## BEGIN TASK MATERIAL

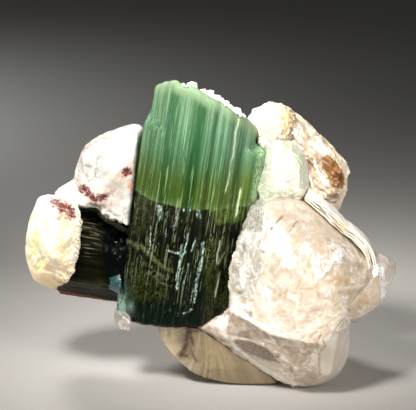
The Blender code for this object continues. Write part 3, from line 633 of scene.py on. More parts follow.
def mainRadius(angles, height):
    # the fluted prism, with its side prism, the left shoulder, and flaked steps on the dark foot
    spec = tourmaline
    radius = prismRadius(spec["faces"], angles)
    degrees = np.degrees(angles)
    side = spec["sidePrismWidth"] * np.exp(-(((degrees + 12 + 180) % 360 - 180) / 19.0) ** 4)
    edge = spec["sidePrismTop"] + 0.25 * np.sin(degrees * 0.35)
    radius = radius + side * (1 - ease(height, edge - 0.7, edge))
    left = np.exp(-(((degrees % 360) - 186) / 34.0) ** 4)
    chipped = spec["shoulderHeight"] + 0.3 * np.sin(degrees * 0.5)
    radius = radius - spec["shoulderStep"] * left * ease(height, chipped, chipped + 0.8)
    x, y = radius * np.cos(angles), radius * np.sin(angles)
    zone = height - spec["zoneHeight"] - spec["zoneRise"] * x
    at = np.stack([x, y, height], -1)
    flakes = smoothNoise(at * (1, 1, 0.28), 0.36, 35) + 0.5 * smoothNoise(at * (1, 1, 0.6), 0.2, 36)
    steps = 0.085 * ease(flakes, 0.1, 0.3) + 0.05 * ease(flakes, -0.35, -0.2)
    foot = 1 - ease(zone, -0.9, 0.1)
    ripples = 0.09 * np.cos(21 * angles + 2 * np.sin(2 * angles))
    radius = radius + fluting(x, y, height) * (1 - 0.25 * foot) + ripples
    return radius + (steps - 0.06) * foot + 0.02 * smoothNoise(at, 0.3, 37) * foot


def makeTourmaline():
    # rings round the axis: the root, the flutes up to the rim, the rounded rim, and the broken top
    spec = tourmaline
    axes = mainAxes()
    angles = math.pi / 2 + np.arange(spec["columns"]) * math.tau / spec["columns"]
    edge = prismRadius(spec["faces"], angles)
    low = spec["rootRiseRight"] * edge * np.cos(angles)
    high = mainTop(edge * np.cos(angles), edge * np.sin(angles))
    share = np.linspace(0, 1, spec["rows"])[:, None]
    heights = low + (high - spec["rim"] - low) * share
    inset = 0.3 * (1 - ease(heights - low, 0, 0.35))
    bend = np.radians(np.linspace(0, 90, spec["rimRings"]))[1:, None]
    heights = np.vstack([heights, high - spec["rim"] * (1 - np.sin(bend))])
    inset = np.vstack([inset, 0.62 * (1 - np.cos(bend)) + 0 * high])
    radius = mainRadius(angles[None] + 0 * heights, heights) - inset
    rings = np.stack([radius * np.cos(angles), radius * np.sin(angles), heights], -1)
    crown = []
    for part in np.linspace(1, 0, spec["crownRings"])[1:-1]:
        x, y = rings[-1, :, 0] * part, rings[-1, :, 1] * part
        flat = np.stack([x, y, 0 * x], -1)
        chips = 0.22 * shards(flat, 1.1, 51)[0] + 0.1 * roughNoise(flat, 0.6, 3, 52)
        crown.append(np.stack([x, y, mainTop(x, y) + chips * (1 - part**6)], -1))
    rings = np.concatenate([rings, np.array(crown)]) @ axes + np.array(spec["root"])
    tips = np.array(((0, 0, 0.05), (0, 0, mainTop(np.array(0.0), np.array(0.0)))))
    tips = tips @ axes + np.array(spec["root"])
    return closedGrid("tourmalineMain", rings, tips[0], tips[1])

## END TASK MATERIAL
## BEGIN TASK MATERIAL

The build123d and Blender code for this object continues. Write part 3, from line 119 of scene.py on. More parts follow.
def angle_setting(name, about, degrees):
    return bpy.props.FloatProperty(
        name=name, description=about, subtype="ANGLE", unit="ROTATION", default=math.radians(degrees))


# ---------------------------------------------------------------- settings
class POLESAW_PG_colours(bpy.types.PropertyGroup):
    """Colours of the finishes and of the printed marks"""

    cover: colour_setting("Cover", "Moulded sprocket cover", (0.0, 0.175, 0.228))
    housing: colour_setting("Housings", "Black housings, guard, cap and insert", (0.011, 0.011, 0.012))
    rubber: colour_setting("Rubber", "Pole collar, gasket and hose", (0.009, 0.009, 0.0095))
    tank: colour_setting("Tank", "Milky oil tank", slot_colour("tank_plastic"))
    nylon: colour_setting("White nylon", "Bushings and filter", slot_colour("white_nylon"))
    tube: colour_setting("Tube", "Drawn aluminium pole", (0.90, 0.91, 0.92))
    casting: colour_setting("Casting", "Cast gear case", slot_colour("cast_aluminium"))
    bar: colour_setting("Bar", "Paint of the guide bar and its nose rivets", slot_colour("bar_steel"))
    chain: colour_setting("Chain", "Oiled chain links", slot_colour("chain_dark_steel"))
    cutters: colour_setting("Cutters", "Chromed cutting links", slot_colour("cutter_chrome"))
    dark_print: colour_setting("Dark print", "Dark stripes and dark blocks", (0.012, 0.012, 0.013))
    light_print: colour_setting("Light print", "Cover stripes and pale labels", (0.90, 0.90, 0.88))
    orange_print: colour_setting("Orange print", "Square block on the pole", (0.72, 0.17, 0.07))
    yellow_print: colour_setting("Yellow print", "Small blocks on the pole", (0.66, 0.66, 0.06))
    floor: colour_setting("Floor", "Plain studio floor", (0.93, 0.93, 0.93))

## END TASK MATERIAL

### DO THIS
Begin with the line containing "The Blender code", end with the line containing "return radius +", and repeat every line in that stretch exactly.

### FINAL RESULT
The Blender code for this object continues. Write part 3, from line 633 of scene.py on. More parts follow.
def mainRadius(angles, height):
    # the fluted prism, with its side prism, the left shoulder, and flaked steps on the dark foot
    spec = tourmaline
    radius = prismRadius(spec["faces"], angles)
    degrees = np.degrees(angles)
    side = spec["sidePrismWidth"] * np.exp(-(((degrees + 12 + 180) % 360 - 180) / 19.0) ** 4)
    edge = spec["sidePrismTop"] + 0.25 * np.sin(degrees * 0.35)
    radius = radius + side * (1 - ease(height, edge - 0.7, edge))
    left = np.exp(-(((degrees % 360) - 186) / 34.0) ** 4)
    chipped = spec["shoulderHeight"] + 0.3 * np.sin(degrees * 0.5)
    radius = radius - spec["shoulderStep"] * left * ease(height, chipped, chipped + 0.8)
    x, y = radius * np.cos(angles), radius * np.sin(angles)
    zone = height - spec["zoneHeight"] - spec["zoneRise"] * x
    at = np.stack([x, y, height], -1)
    flakes = smoothNoise(at * (1, 1, 0.28), 0.36, 35) + 0.5 * smoothNoise(at * (1, 1, 0.6), 0.2, 36)
    steps = 0.085 * ease(flakes, 0.1, 0.3) + 0.05 * ease(flakes, -0.35, -0.2)
    foot = 1 - ease(zone, -0.9, 0.1)
    ripples = 0.09 * np.cos(21 * angles + 2 * np.sin(2 * angles))
    radius = radius + fluting(x, y, height) * (1 - 0.25 * foot) + ripples
    return radius + (steps - 0.06) * foot + 0.02 * smoothNoise(at, 0.3, 37) * foot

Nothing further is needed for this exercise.